Had Mr. Belichick gone to Washington, there’s a chance he would have cost himself free agents in the process. It’s not so easy to attract the top mercenaries to New England these days with the pull of The Dynasty diminished and the appeal of playing with Brady gone. Sure, money talks. But culture matters too. Now that he’s dissociated himself from last week’s black eye at The Capital, Belichick can play the free agent field armed with both deep pockets and a perceived deep understanding of what today’s athletes are concerned about.

And while I’d have preferred Belichick stepped in front of a camera to deliver his comments, his statement was strong and had impact.

“One of the most rewarding things in my professional career took place in 2020 when, through the great leadership within our team, conversations about social justice, equality and human rights moved to the forefront and became actions,” Belichick wrote. “Continuing those efforts while remaining true to the people, team and country I love outweigh the benefits of any individual award.”

Those words are a good look for Belichick now, and they will be for posterity. Belichick will be viewed as a man of principle who remained true to his franchise over individual accolades and even close friends who became toxic.

In 2021, it sets Belichick up for a great offseason as he embarks on perhaps the most important one of his Patriots’ reign.
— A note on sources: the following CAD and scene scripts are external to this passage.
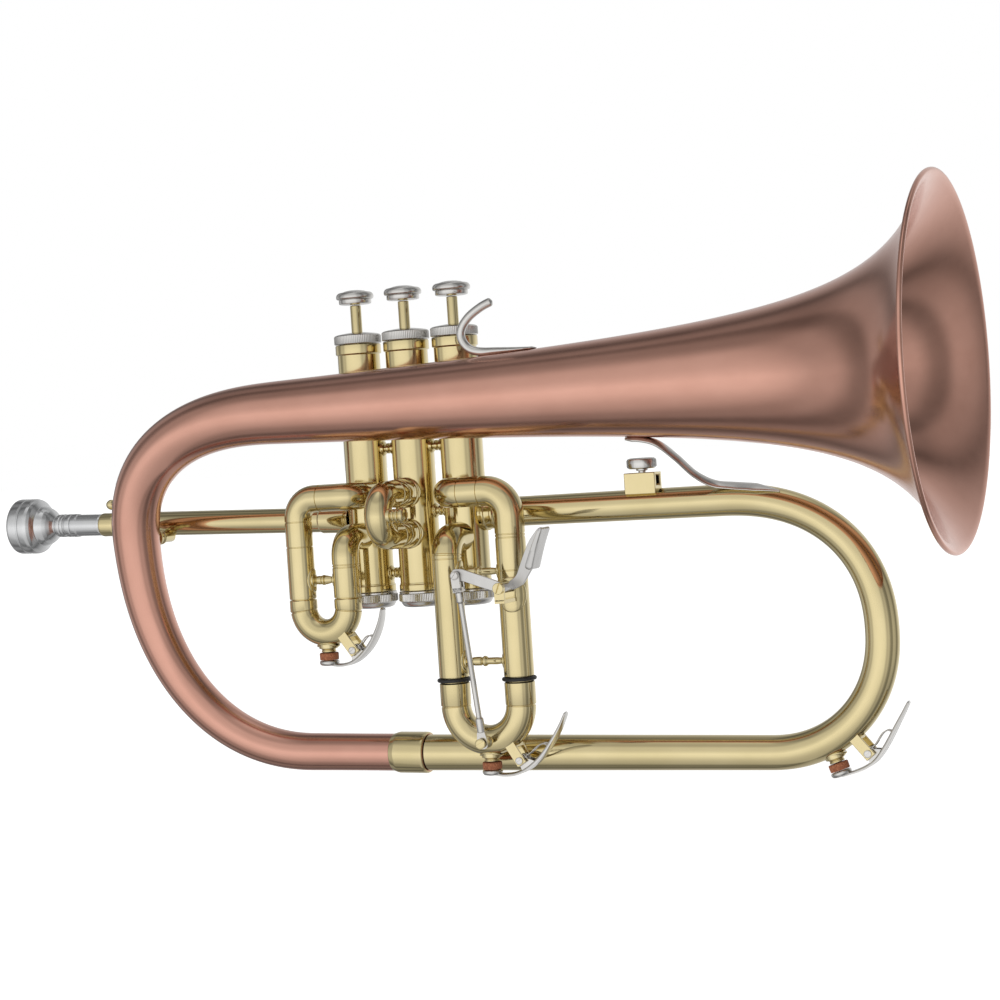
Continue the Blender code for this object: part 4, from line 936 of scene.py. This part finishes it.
def moving_bow(route, radius, gap, ferrule, inner_length):
    """Profile of a moving slide bow: inner legs, ferrules with soft edges, and the bow between them."""
    leg = radius - SLIDE_WALL - LEG_PLAY
    start = inner_length + gap
    end = start + ferrule
    half = [(0.0, leg), (start - 0.05, leg), (start, radius - 0.35), (start + 0.3, radius - 0.05),
            (start + 0.5, radius + 0.1), (end - 0.5, radius + 0.1), (end - 0.3, radius - 0.02),
            (end - 0.12, radius - 0.38), (end + 0.12, radius - 0.38), (end + 0.3, radius - 0.05)]
    bend = end + 0.5
    count = 60
    mid = [(bend + (route.total - 2 * bend) * k / count, radius - 0.05) for k in range(count + 1)]
    outer = half + mid + [(route.total - s, r) for s, r in half[::-1]]
    inner = [(route.total - route.total * k / 80, leg - 0.6) for k in range(81)]
    return outer + inner


def u_route(first, second, down, reach):
    """Down one leg for reach, half a turn, and back up the other leg."""
    first = Vector(first)
    second = Vector(second)
    half = (second - first) / 2.0
    centre = (first + second) / 2.0 + down * reach
    arc = []
    for k in range(41):
        a = pi * k / 40
        arc.append(centre - half * cos(a) + down * (half.length * sin(a)))
    return Route([first] + arc + [second])


def upright_slide(node, body, slide, leg_end, inside, gap, ferrule):
    """The moving part of an upright slide: its bow with the inner legs and the drain of its water key."""
    left, right, y, bow_z, radius = slide
    top = leg_end + inside
    route = u_route((left, y, top), (right, y, top), -Z, top - bow_z - (right - left) / 2.0)
    shape = Shape()
    shape.sweep(route, moving_bow(route, radius, gap, ferrule, inside))
    add_nipple(shape, slide_key_foot(*slide), -Z, X, radius)
    fine(node, shape, body=body)


def make_slide_1():
    fixed_tube("slide1_upper", S1_Y, [(S1_PORT_X, S1_TOP_Z), (S1_LEFT_X, S1_TOP_Z), (S1_LEFT_X, S1_LEG_END)],
               [7.5, 9.0], S1_R, [(-34.2, S1_TOP_Z), (S1_LEFT_X, -49.2), (S1_LEFT_X, -60.4)])
    fixed_tube("slide1_lower", S1_Y, [(S1_RIGHT_X, S1_LOW_PORT_Z), (S1_RIGHT_X, S1_LEG_END)],
               [8.0], S1_R, [(S1_RIGHT_X, -69.0), (S1_RIGHT_X, -70.1)])
    leg_brace("slide1_brace", SLIDE_1, S1_BRACE_Z, 2.09)
    upright_slide("slide1", "first_slide", SLIDE_1, S1_LEG_END, S1_INSIDE, GAP, FERRULE_H)


def make_slide_2():
    inner = S2_R - SLIDE_WALL
    sleeve = [(inner, 8.6), (S2_R + 0.7, 8.6), (S2_R + 0.7, 10.6), (S2_R, 11.0), (S2_R, 13.6),
              (S2_R + 0.2, 13.9), (S2_R + 0.2, -S2_LEG_END), (inner, -S2_LEG_END)]
    for node, z in (("slide2_upper", S2_TOP_Z), ("slide2_lower", S2_LOW_Z)):
        turned(node, sleeve, (0, 0, z), -Y, 0.2, True)
    start = S2_LEG_END + S2_INSIDE
    reach = start - S2_BOW_Y - (S2_TOP_Z - S2_LOW_Z) / 2.0
    route = u_route((0, start, S2_TOP_Z), (0, start, S2_LOW_Z), -Y, reach)
    shape = Shape()
    shape.sweep(route, moving_bow(route, S2_R, GAP, S2_FERRULE_H, S2_INSIDE))
    knob = [(0, -1.2), (3.3, -1.2), (3.3, 0.5), (2.2, 0.9), (2.2, 1.3), (3.0, 1.7), (3.0, 2.3), (2.4, 2.6),
            (2.4, 3.0), (3.2, 3.4), (3.2, 4.1), (2.5, 4.4), (2.5, 4.8), (3.5, 5.3), (3.5, 6.5), (2.9, 7.1),
            (1.6, 7.5), (0, 7.5)]
    shape.turn(knob, (S2_R, S2_BOW_Y, (S2_TOP_Z + S2_LOW_Z) / 2.0), X, 0.22, seg=48)
    fine("slide2", shape, body="second_slide")


def make_oring(side, x):
    z = S3_LEG_END - GAP - ORING_H / 2.0
    inner = S3_R - SLIDE_WALL - LEG_PLAY + GAP
    outer = S3_R + 1.0
    line = []
    for k in range(20):
        a = 2.0 * pi * k / 20
        line.append((z + ORING_H / 2.0 * sin(a), (inner + outer + (outer - inner) * cos(a)) / 2.0))
    shape = Shape()
    shape.sweep(straight((x, S3_Y, 0), Z), line)
    fine("oring_" + side, shape, "rubber", "third_slide")


def make_slide_3():
    fixed_tube("slide3_upper", S3_Y, [(S3_LEFT_X, S3_TOP_Z), (S3_RIGHT_X, S3_TOP_Z),
                                      (S3_RIGHT_X, S3_LEG_END)], [8.0, 10.5], S3_R,
               [(33.5, S3_TOP_Z), (43.0, S3_TOP_Z), (S3_RIGHT_X, -59.0), (S3_RIGHT_X, -60.4),
                (S3_RIGHT_X, -74.5)])
    fixed_tube("slide3_lower", S3_Y, [(S3_LEFT_X, S3_LOW_PORT_Z), (S3_LEFT_X, S3_LEG_END)],
               [8.0], S3_R, [(S3_LEFT_X, -67.1), (S3_LEFT_X, -68.5)])
    for i, z in enumerate(S3_BRACE_Z):
        leg_brace("slide3_brace_%d" % (i + 1), SLIDE_3, z, 1.52)
    make_oring("left", S3_LEFT_X)
    make_oring("right", S3_RIGHT_X)
    upright_slide("slide3", "third_slide", SLIDE_3, S3_LEG_END, S3_INSIDE, ORING_H + 2 * GAP, LONG_FERRULE_H)


# --- water keys

def slide_key_foot(left, right, y, bow_z, radius):
    return Vector(((left + right) / 2.0, y, bow_z - radius + 0.1))


def key_point(foot, turn, scale, x, z):
    """A place on a water key: x along the lever and z up from the nipple foot, turned and scaled."""
    c = cos(turn)
    s = sin(turn)
    return foot + Vector((x * c - z * s, 0, x * s + z * c)) * scale


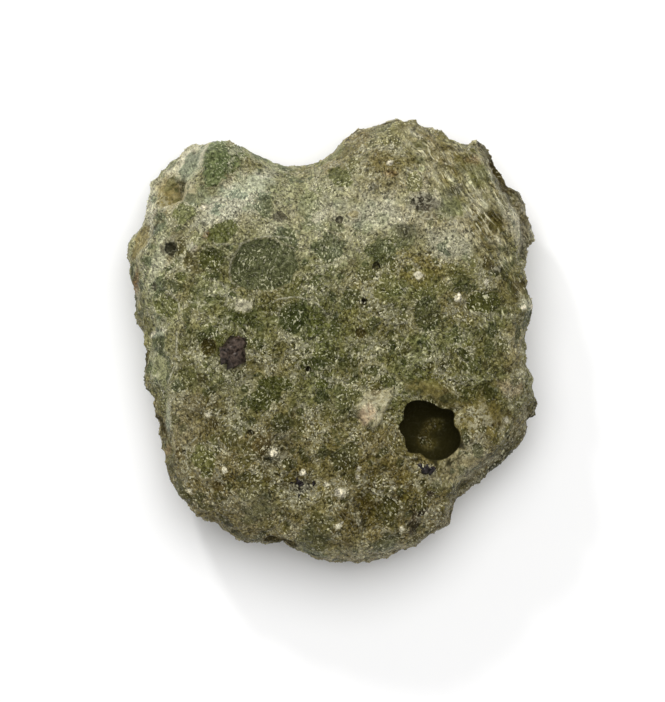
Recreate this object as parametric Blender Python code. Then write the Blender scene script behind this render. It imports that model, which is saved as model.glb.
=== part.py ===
"""A lump of trinitite: green glass that a blast fused from desert sand, broken from its sheet and lying flat.

It formed as one piece, so it is one closed solid: a heart-shaped slab with a domed, lumpy top, broken flanks
and a rough underside that rests on a few worn flats. Gas bubbles left a deep round hollow near one edge,
a broken hollow at one corner and small pits all over. Harder grains stand a little out of the glass.

The slab is modelled in millimetres and scaled to metres at the end. +Z is up and +Y points to the side with
the bay. The origin lies in the resting plane, under the middle of the bounding box.
"""

import itertools
import math

import bmesh
import bpy
import numpy as np
from mathutils import Matrix

METRES_PER_MM = 0.001

# ---- driving dimensions, in millimetres ----
WIDEST_Z = 6.3            # height of the widest line of the flanks over the resting plane
WIDEST_SWAY = 1.5         # how far that line wanders up and down
RISE = 8.7                # from the widest line up to the top
FALL = 6.2                # from the widest line down to the underside, before the flats are worn
TOP_SQUARENESS = 3.4      # exponent of the upper profile: 2 is an ellipse, higher is squarer
BASE_SQUARENESS = 3.0     # the same for the lower profile
ROUNDED_EDGE = 0.14       # radians each way over which the outline's jags are evened out away from that line
SUBDIVISIONS = 7          # of the icosphere that the slab is formed from
TRIANGLES = 9200          # kept after thinning, so that facets are about 1 mm across

# Unevenness all over: size of the lumps and how far they stand out.
LUMPS = ((9.0, 0.6), (4.4, 0.5), (2.3, 0.3), (1.2, 0.17))
BASE_LUMPS = 1.7          # the underside is this many times as uneven
EDGE_LUMPS = 0.2          # and the widest line this many times, so that it keeps to the outline

# Broad swells of the top: x, y, radius, height. A negative height is a dip.
SWELLS = (
    (2.5, 8.0, 8.0, 0.6),
    (-9.0, 13.5, 5.0, 0.5),
    (13.0, 1.0, 5.0, 0.4),
    (-4.0, -14.0, 6.0, 0.4),
    (-13.0, -6.0, 4.5, -0.5),
    (4.0, -1.0, 4.0, -0.4),
    (5.6, 18.4, 3.0, 0.4),
    (-3.0, 16.6, 3.4, -0.8),
)

# Small mineral grains that stand out of the glass: x, y, radius, height.
GRAINS = (
    (9.8, -12.9, 0.8, 0.45),
    (0.9, -15.4, 0.7, 0.4),
    (-3.0, -13.4, 0.7, 0.35),
    (-6.0, -11.3, 0.6, 0.35),
    (2.2, 13.2, 0.9, 0.4),
    (20.2, 3.7, 1.1, 0.5),
    (12.9, 4.4, 0.6, 0.35),
    (-14.4, 9.6, 0.7, 0.4),
)

# Patches of the top that step up or down: height, width of the slope round them, and their corners.
STEPS = {
    "left ledge": (-1.7, 0.6, (
        (-22, 14.5), (-19.0, 13.8), (-18.4, 11.5), (-19.4, 9.6), (-19.9, 8.3), (-19.6, 6.6), (-22, 6))),
    "lower left ledge": (-1.3, 0.6, (
        (-23, -0.6), (-17.4, -0.9), (-16.5, -2), (-17.0, -4.5), (-16.9, -9), (-16.2, -12), (-23, -13))),
    "corner ledge": (-3.2, 0.9, (
        (-23, 14.6), (-18.6, 13.6), (-15.5, 14.6), (-15.2, 16.4), (-13.8, 18.0), (-13.4, 19.2), (-13.2, 24),
        (-23, 24))),
    "upper right flank": (-2.4, 1.0, (
        (14.6, 24), (15.0, 20.0), (16.2, 17.9), (17.3, 15.6), (18.6, 13.4), (19.4, 11.2), (19.3, 8.5),
        (24, 8), (24, 24))),
    "lower right flank": (-2.2, 1.0, (
        (24, -5.2), (20.0, -6.6), (19.0, -9.2), (17.3, -11.2), (15.0, -12.9), (13.0, -14.6), (12.0, -17.2),
        (12, -24), (24, -24))),
    "green knob": (0.7, 0.8, (
        (-11.0, 20.8), (-10.6, 18.5), (-11.6, 16.2), (-13.0, 15.7), (-13.4, 17.5), (-13.2, 19.3),
        (-12.6, 20.9))),
    "glass lens": (-0.3, 0.4, (
        (-10.5, 7.5), (-10.4, 6.3), (-9.1, 5.3), (-6.4, 5.2), (-4.4, 5.9), (-3.4, 7.6), (-4.0, 9.5),
        (-6.6, 10.6), (-8.2, 10.4), (-9.5, 9.8))),
    "hollow's lip": (0.45, 0.6, (
        (7.3, -4.6), (8.0, -3.9), (10.5, -4.1), (12.6, -5.2), (13.4, -6.6), (12.6, -6.9), (11.5, -6.3),
        (10.0, -5.5), (8.2, -5.6))),
    "pink grain": (0.55, 0.3, (
        (2.2, -6.8), (3.0, -5.3), (4.4, -5.0), (6.2, -4.8), (5.9, -6.0), (5.3, -7.2), (5.0, -8.2),
        (4.2, -9.1), (3.3, -8.4), (2.5, -7.5))),
    "red crystal": (0.65, 0.25, (
        (-10.4, 0.3), (-9.8, 0.6), (-9.2, 0.5), (-9.1, -0.5), (-9.2, -1.9), (-10.6, -2.3), (-11.3, -2.0),
        (-11.0, -1.0), (-10.6, -0.4))),
}
STEP_FADE = 0.5           # share of the rise over which a step dies out towards the widest line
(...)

Belichick needs to crush it with personnel moves, particularly if he wants to move the needle back to his side in the great Belichick vs. Brady dynasty debate.

Brady made the playoffs and is winning the most recent battle over Bill, but he hasn’t won the war yet. It’ll take more than a win against Taylor Heinicke while equipped with a dream team of weapons to declare this debate decided.

A much bigger moment for Brady comes this weekend in his third matchup of the season against Drew Brees. Losing to the same team three times in one season would be a bad look for Tom and render his first season outside the nest as one without a signature win. A victory, however, and another trip to a Conference Championship, makes Brady’s decision to divorce for a younger model look worth it.

But Belichick’s big legacy moment of the season is already in the books, and it was a powerful statement that declared he’s not ready to lose just yet. In fact, to this point, it was a bigger win than Brady’s had all year.